## What the task asks
Everything from the first line to the line containing "assembly in millimetres." is to be repeated exactly; nothing past it.

○ ○ ○ ○

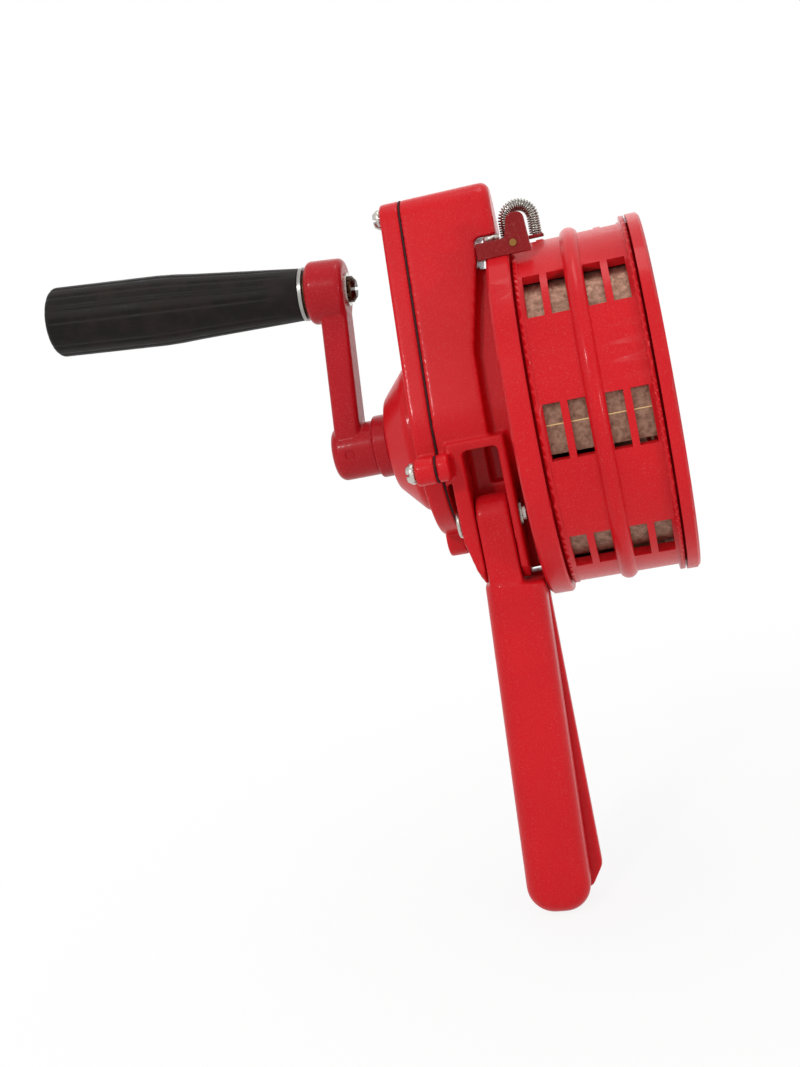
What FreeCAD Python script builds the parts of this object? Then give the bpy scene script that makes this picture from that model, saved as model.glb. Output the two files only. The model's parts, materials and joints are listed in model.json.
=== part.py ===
"""Hand crank siren, a parametric assembly in millimetres.

+X runs along the drum axis towards the open front, +Z is up and +Y points away from the grip's
opening side. The origin is the centre of the flat front face of the drum.
"""

import FreeCAD
import Part
import math
import os
import re

from FreeCAD import Placement, Rotation, Vector

# Driving dimensions

SIZES = {
    # stator drum
    "ring_width": 5.6, "ring_radius": 80.4, "ring_chamfer": 1.2, "ring_step": 2.8,
    "body_length": 51.2, "drum_wall": 4.0,
    "rib_width": 7.8, "rib_rise": 2.5, "lip_width": 2.0, "lip_rise": 2.5, "back_lip_rise": 0.6,
    "groove_width": 1.0, "groove_depth": 1.1,
    "port_width": 7.2, "port_angle": 17.3, "port_inner": 3.9, "port_bar": 3.0,
    # end plates
    "back_width": 9.9, "back_step": 1.2, "flat_cut": 8.6, "back_web": 6.2,
    "rim_wall": 8.0, "front_web": 4.0, "hub_radius": 17.0, "hub_length": 12.0,
    "window_inner": 26.0, "window_margin": 11.6, "window_angle": 31.0,
    "wall_screw_inset": 2.4, "wall_screw_radius": 1.0, "wall_screw_head": 2.1,
    "wall_head_height": 1.4,
    # rotor and its bearings
    "rotor_gap": 0.8, "rotor_wall": 3.2, "rotor_length": 46.0, "rotor_web": 4.0,
    "rotor_hub_radius": 13.0, "rotor_hub_length": 26.0, "rotor_slot_width": 17.8,
    "rotor_slot_inner": 3.7, "rotor_slot_angle": 17.3, "rotor_turned": 16.15,
    "vane_length": 36.0, "vane_thickness": 3.0,
    "rotor_shaft_radius": 4.0, "bearing_radius": 11.0, "bearing_width": 7.0,
    # gearbox
    "drum_gap": 12.1, "housing_depth": 23.3, "housing_wall": 3.1, "back_wall": 4.0,
    "lower_lobe": 46.0, "crown_radius": 12.0, "crown_z": 95.5, "crown_round": 4.0,
    "swell": 7.4, "swell_low": 36.0, "swell_top": 75.0,
    "extension": 17.0, "gasket_thickness": 0.6,
    "cover_depth": 8.9, "cover_web": 3.4, "cover_round": 1.0,
    "dome_rise": 16.2, "dome_radius": 34.0, "dome_base": 4.5, "dome_top_radius": 21.0,
    "dome_round": 3.5, "boss_radius": 6.0, "boss_depth": 5.7,
    "low_screw_y": 54.0, "low_screw_z": -8.8, "top_screw_inset": 6.4,
    "foot_radius": 8.5, "foot_drop": 11.5, "neck_inset": 8.0, "neck_screw_circle": 19.0,
    "spigot_radius": 13.7,
    "cover_screw_radius": 2.5, "cover_screw_head": 4.6, "cover_head_height": 4.0,
    # gear train
    "gear_module": 1.0, "crank_teeth": 60, "counter_pinion_teeth": 18, "counter_teeth": 54,
    "backlash": 0.16, "crank_gear_width": 4.4, "counter_gear_width": 6.0,
    "rotor_pinion_width": 8.0, "gear_setback": 9.0,
    "crank_shaft_radius": 5.0, "counter_shaft_radius": 4.0, "bush_wall": 2.0,
    "bush_skin": 1.0,
    "fit_gap": 0.04, "seat_gap": 0.02, "free_gap": 0.3,
    # crank
    "collar_radius": 14.6, "collar_length": 7.2, "collar_round": 1.2,
    "boss_end_radius": 12.8, "boss_length": 20.4, "boss_share": 0.61, "boss_round": 4.0,
    "arm_thickness": 12.4, "arm_width": 21.0,
    "arm_top_width": 18.5, "crank_radius": 75.0, "crank_lean": 5.5,
    "top_boss_radius": 14.5, "top_boss_length": 18.0, "top_boss_shift": 2.6, "arm_round": 3.0,
    # crank handle
    "handle_length": 121.0, "handle_inner_radius": 12.0, "handle_mid_radius": 15.2,
    "handle_radius": 16.4, "handle_taper": 50.0, "handle_swell": 20.0, "handle_round": 3.0,
    "handle_bolt_radius": 4.0, "handle_sleeve_wall": 1.5, "handle_head_radius": 6.0,
    "handle_head_height": 3.4, "ferrule_width": 1.6, "handle_washer": 1.2, "nut_recess": 8.0,
    # folding grip and its yoke
    "hinge_y": -38.0, "hinge_z": -36.5, "hinge_radius": 4.0, "hinge_head_radius": 6.4,
    "hinge_head_height": 2.2, "knuckle_radius": 10.8, "pocket_width": 15.3,
    "pocket_reach": 2.8, "pocket_top": -4.0, "left_cheek": 6.9, "right_cheek": 3.6,
    "cheek_bottom": -64.0, "cheek_front": 10.4,
    "yoke_back": -26.0, "yoke_wall": 5.0, "yoke_roof": 4.0, "tang_gap": 0.3,
    "grip_length": 156.5, "grip_width": 26.4, "grip_flare": 3.4, "grip_front": 18.0,
    "grip_back": 9.0,
    "grip_proud": 12.0, "grip_slot": 3.0, "grip_slot_depth": 9.0, "grip_cant": 3.6,
    "grip_round": 8.0, "grip_end_round": 12.5, "grip_far_round": 3.5,
    # carrying loop and its bracket
    "bracket_height": 7.2, "bracket_half": 36.5, "bracket_overhang": 3.2, "ear_thickness": 4.0,
    "ear_height": 17.0, "ear_width": 12.0, "ear_top_width": 7.0, "ear_round": 3.0,
    "ear_tilt": 1.5, "rivet_radius": 1.0, "rivet_head": 1.5,
    "tongue_half": 4.0, "tongue_thickness": 1.6,
    "loop_radius": 6.4, "loop_leg": 8.0, "loop_setback": 5.3, "loop_core_radius": 1.6,
    "loop_seat_depth": 1.0, "coil_radius": 2.45, "wire_radius": 0.42, "coil_turns": 17,
    "bracket_screw_y": 21.0, "bracket_screw_radius": 1.8, "bracket_screw_head": 3.6,
    "bracket_head_height": 2.6, "bracket_clear": 0.6,
}

PORT_ROWS = 8
WALL_SCREWS = 4
SPOKE_WINDOWS = 8

# Places worked out from the driving dimensions, each along X unless its name says otherwise

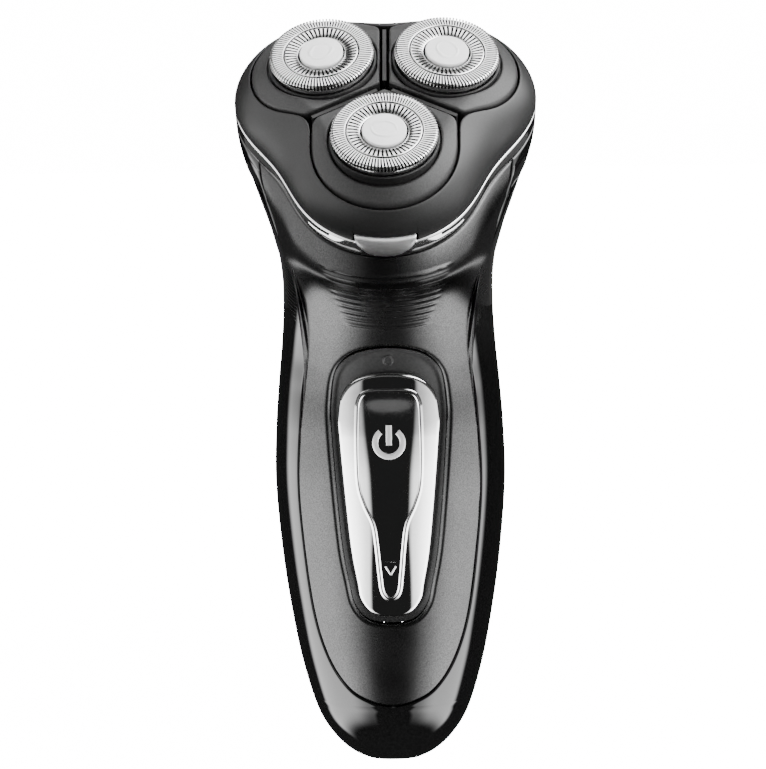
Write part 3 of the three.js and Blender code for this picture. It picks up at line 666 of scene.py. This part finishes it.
def rod_y(radius, front, back, z, count=48):
    """A closed cylinder along y, as a cutter."""
    turn = angles(count)
    rings = [[radius * np.cos(turn), np.full(count, y), z + radius * np.sin(turn)] for y in (front, back)]
    shell = Shell()
    start = shell.grid(np.moveaxis(np.array(rings), 1, -1))
    shell.fan(start, count, (0, front, z))
    shell.fan(start + count, count, (0, back, z))
    return shell.make("cutter_rod", PIANO_BLACK)


def drilled(piece, *cutters, sharp=35.0):
    """The piece with the cutters taken away, as plain mesh."""
    for cutter in cutters:
        modifier = piece.modifiers.new("drill", "BOOLEAN")
        modifier.operation = "DIFFERENCE"
        modifier.solver = "EXACT"
        modifier.object = cutter
    evaluated = piece.evaluated_get(bpy.context.evaluated_depsgraph_get())
    mesh = bpy.data.meshes.new_from_object(evaluated)
    piece.modifiers.clear()
    piece.data = mesh
    for cutter in cutters:
        bpy.data.objects.remove(cutter)
    mesh.shade_smooth()
    mesh.set_sharp_from_angle(angle=math.radians(sharp))
    return piece


placed(front_panel(), "handle", "satin_dark", "front_panel")
holes = [rod_y(SCREW_HOLE_R, HANDLE_CENTRE_Y + 8.5, HANDLE_CENTRE_Y + 40, z) for z in SCREW_HEIGHTS]
placed(drilled(rear_shell(), *holes), "handle", "gloss_black", "rear_shell")


# ---------------------------------------------------------------- switch
LOOP_COLUMNS = 150  # columns along a half outline of the switch
TRAY_BACK, TRAY_DEPTH = 3.1, 1.75
TRAY_ROLL = 1.7  # width of the rolled wall
PLATE_BACK = 1.25
PLATE_EDGE_R = 0.7
PLATE_CROWN = (-0.45, 0.9)  # depth of its middle, and how much lower its edge lies


def outline_rows(outline, rows, middle, columns=LOOP_COLUMNS):
    """Closed loops on the front surface from [distance inward, depth] rows, then loops that shrink to a middle line.

    middle: lowest and highest point of that line, number of loops and the depth they lie at.
    """
    shares = np.linspace(0, 1, columns)
    loops = [(whole_loop(resampled(moved_out(outline, -inward), shares)), depth) for inward, depth in rows]
    low, high, count, depth = middle
    last = loops[-1][0]
    share = (last[:, 1] - last[:, 1].min()) / np.ptp(last[:, 1])
    target = np.stack([0 * share, low + share * (high - low)], -1)
    for t in np.linspace(0, 1, count + 1)[1:]:
        loops.append((last + t * (target - last), depth))
    return loops


def on_front_loops(loops):
    return np.array([on_front(path[:, 0], path[:, 1], depth) for path, depth in loops])


def plate_depth(x, z):
    """Depth of the switch plate's crowned face under the handle's surface; it stands proud in the middle."""
    width = np.interp(z, [36, 75, 88], [7.2, 10.7, 10.7])
    share = (np.abs(x / width) ** 4 + np.abs((z - 62.2) / 26.3) ** 4) ** 0.25
    return PLATE_CROWN[0] + PLATE_CROWN[1] * np.clip(share, 0, 1) ** 2


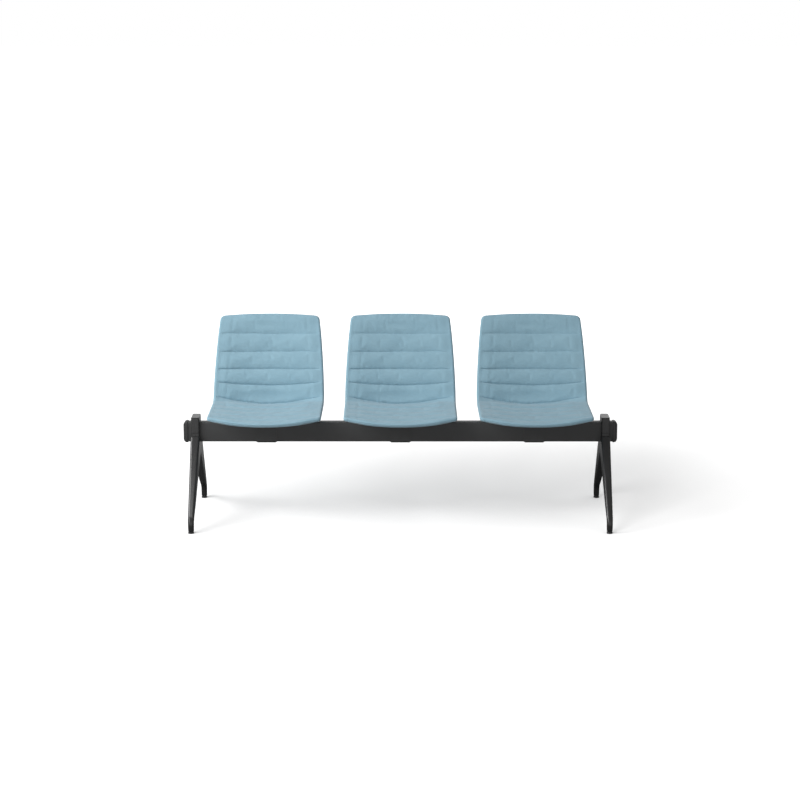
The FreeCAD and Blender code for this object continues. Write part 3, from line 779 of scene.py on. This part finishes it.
# World: white behind, dimmer from above, and for gloss a bright horizon on all sides but the right
overhead = 0.27
level = 0.40
world = bpy.data.worlds.new("studio")
bpy.context.scene.world = world
sky = Paint(world)
towards = sky.node("ShaderNodeTexCoord", None, None, "Generated")
flank = sky.ramp(sky.part(towards, "X"), 0.15, 0.50, 1.0, level, False)
horizon = sky.ramp(sky.node("ShaderNodeLightPath", None, None, "Is Glossy Ray"), 0, 1, level, flank, False)
ceiling = sky.ramp(sky.part(towards, "Z"), 0.15, 0.55, horizon, overhead)
strength = sky.ramp(sky.node("ShaderNodeLightPath", None, None, "Is Camera Ray"), 0, 1, ceiling, 1.0, False)
backdrop = sky.node("ShaderNodeBackground", None, {"Color": (1, 1, 1, 1), "Strength": strength})
sky.node("ShaderNodeOutputWorld", None, {"Surface": backdrop})


# Lamps
def aimed(name, kind, where, aim, energy):
    """A lamp at one point, turned towards another."""
    lamp = bpy.data.objects.new(name, bpy.data.lights.new(name, kind))
    bpy.context.scene.collection.objects.link(lamp)
    lamp.location = where
    lamp.rotation_euler = (Vector(aim) - Vector(where)).to_track_quat("-Z", "Y").to_euler()
    lamp.data.energy = energy
    return lamp.data


def softbox(name, where, aim, width, height, watts):
    lamp = aimed(name, "AREA", where, aim, watts)
    lamp.shape = "RECTANGLE"
    lamp.size = width
    lamp.size_y = height


aimed("broad key", "SUN", (-3.8, -5.4, 3.2), (0, 0, 0), 0.95).angle = math.radians(26)
softbox("side softbox", (-3.3, -0.9, 2.6), (0, 0, 0.4), 2.2, 2.2, 122)
softbox("overhead strip", (-1.2, -2.0, 3.0), (-0.4, 0, 0.3), 2.6, 0.7, 21)

# Camera, as fitted to the photograph
camera_tilt = math.radians(12.15)
camera_distance = 8.064
camera_aim = Vector((-0.0016, beam_y, 0.479))
lens = bpy.data.cameras.new("camera")
lens.lens = 90
lens.sensor_width = 36
camera = bpy.data.objects.new("camera", lens)
bpy.context.scene.collection.objects.link(camera)
back_from_aim = Vector((0, -math.cos(camera_tilt), math.sin(camera_tilt)))
camera.location = camera_aim + camera_distance * back_from_aim
camera.rotation_euler = (math.pi / 2 - camera_tilt, 0, 0)
bpy.context.scene.camera = camera
bpy.context.scene.view_settings.view_transform = "Standard"
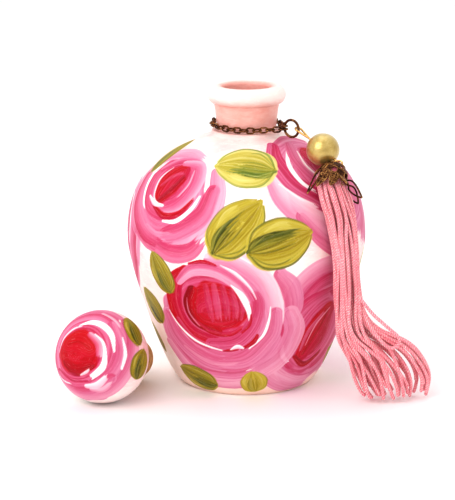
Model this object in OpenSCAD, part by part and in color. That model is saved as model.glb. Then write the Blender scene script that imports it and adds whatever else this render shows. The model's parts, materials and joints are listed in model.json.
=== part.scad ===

○ ○ ○ ○

## Reply
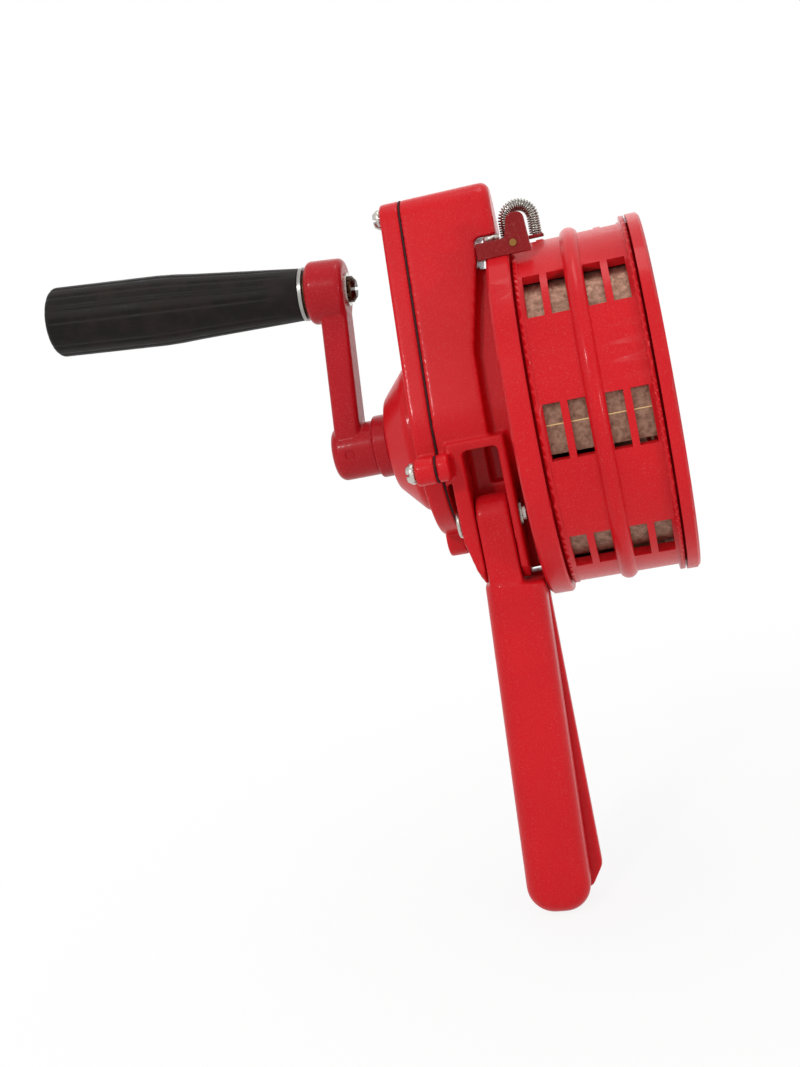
What FreeCAD Python script builds the parts of this object? Then give the bpy scene script that makes this picture from that model, saved as model.glb. Output the two files only. The model's parts, materials and joints are listed in model.json.
=== part.py ===
"""Hand crank siren, a parametric assembly in millimetres.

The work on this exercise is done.